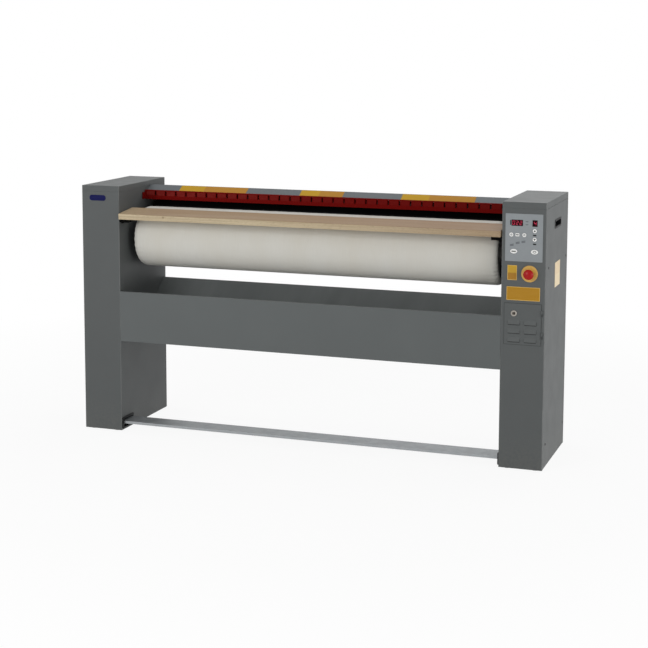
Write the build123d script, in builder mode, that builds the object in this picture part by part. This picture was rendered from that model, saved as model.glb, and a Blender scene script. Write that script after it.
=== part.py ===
from build123d import *
import os
from math import asin, cos, hypot, pi, radians, sin, sqrt

# A free-standing flatwork ironer: a padded roller turns between two sheet-metal columns, and a
# heated bed swings onto it from behind. Millimetres. +X runs along the roller to the control
# column, +Y to the back, +Z up. The origin is on the floor, in the middle of the outer box.

# ---- driving dimensions ----
WIDTH = 2000.0
DEPTH = 455.0
HEIGHT = 1060.0
COLUMN_WIDTH = 174.0
SHEET = 1.5
BEND = 2.5
CAP_HEIGHT = 25.0
SHELL_BOTTOM = 4.0
PAD_HEIGHT = 8.0
ESTOP_REACH = 33.0
GLAND_REACH = 18.0

ROLLER_RADIUS = 129.0
ROLLER_LENGTH = 1588.0
ROLLER_BEHIND = 193.0
ROLLER_Z = 829.0
CLOTH = 2.45
PADDING = 11.4
DRUM_WALL = 3.0
JOURNAL_RADIUS = 17.5

BED_GAP = 0.5
BED_THICKNESS = 10.0
BED_OPEN_ANGLE = 4.5
BED_FROM = -32.0
BED_TO = 66.0
BED_PIVOT_BEHIND = 285.0
BED_PIVOT_Z = 712.0
BED_HALF_LENGTH = 797.0
LEVER = 120.0
LINK = 190.0
CRANK = 18.0

TRAY_BOTTOM_Z = 396.0
TRAY_FRONT_TOP_Z = 610.0
TRAY_FLAT = 172.0
TRAY_BACK_BEHIND = 437.0
TRAY_BACK_TOP_Z = 607.0

BOARD_FRONT_BEHIND = -15.0
BOARD_FRONT_TOP_Z = 945.0
BOARD_DEPTH = 133.7
BOARD_THICKNESS = 21.0
BOARD_NOSE = 24.0
BOARD_NOSE_DEPTH = 30.0
BOARD_SLOPE = 6.0
BOARD_END_GAP = 4.5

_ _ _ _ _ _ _

*Stated task*:
Restate the whole listing exactly, leaving out nothing.

*Response for this exercise*:
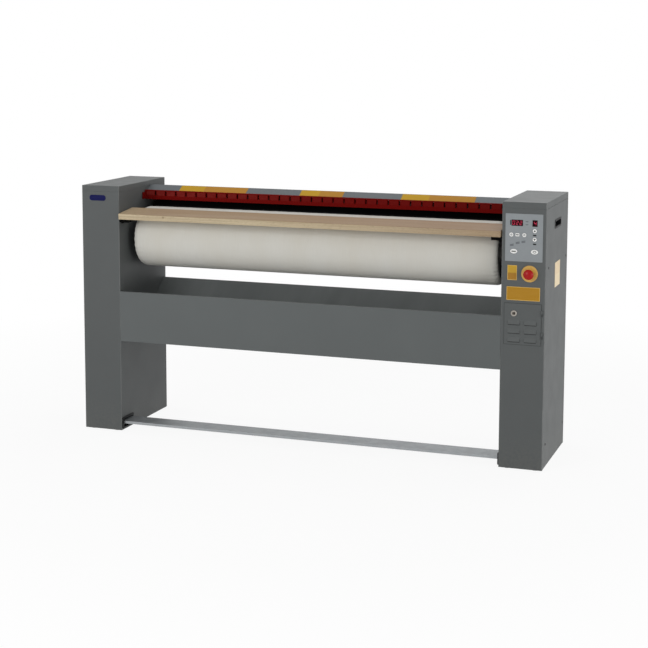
Write the build123d script, in builder mode, that builds the object in this picture part by part. This picture was rendered from that model, saved as model.glb, and a Blender scene script. Write that script after it.
=== part.py ===
from build123d import *
import os
from math import asin, cos, hypot, pi, radians, sin, sqrt

# A free-standing flatwork ironer: a padded roller turns between two sheet-metal columns, and a
# heated bed swings onto it from behind. Millimetres. +X runs along the roller to the control
# column, +Y to the back, +Z up. The origin is on the floor, in the middle of the outer box.

# ---- driving dimensions ----
WIDTH = 2000.0
DEPTH = 455.0
HEIGHT = 1060.0
COLUMN_WIDTH = 174.0
SHEET = 1.5
BEND = 2.5
CAP_HEIGHT = 25.0
SHELL_BOTTOM = 4.0
PAD_HEIGHT = 8.0
ESTOP_REACH = 33.0
GLAND_REACH = 18.0

ROLLER_RADIUS = 129.0
ROLLER_LENGTH = 1588.0
ROLLER_BEHIND = 193.0
ROLLER_Z = 829.0
CLOTH = 2.45
PADDING = 11.4
DRUM_WALL = 3.0
JOURNAL_RADIUS = 17.5

BED_GAP = 0.5
BED_THICKNESS = 10.0
BED_OPEN_ANGLE = 4.5
BED_FROM = -32.0
BED_TO = 66.0
BED_PIVOT_BEHIND = 285.0
BED_PIVOT_Z = 712.0
BED_HALF_LENGTH = 797.0
LEVER = 120.0
LINK = 190.0
CRANK = 18.0

TRAY_BOTTOM_Z = 396.0
TRAY_FRONT_TOP_Z = 610.0
TRAY_FLAT = 172.0
TRAY_BACK_BEHIND = 437.0
TRAY_BACK_TOP_Z = 607.0

BOARD_FRONT_BEHIND = -15.0
BOARD_FRONT_TOP_Z = 945.0
BOARD_DEPTH = 133.7
BOARD_THICKNESS = 21.0
BOARD_NOSE = 24.0
BOARD_NOSE_DEPTH = 30.0
BOARD_SLOPE = 6.0
BOARD_END_GAP = 4.5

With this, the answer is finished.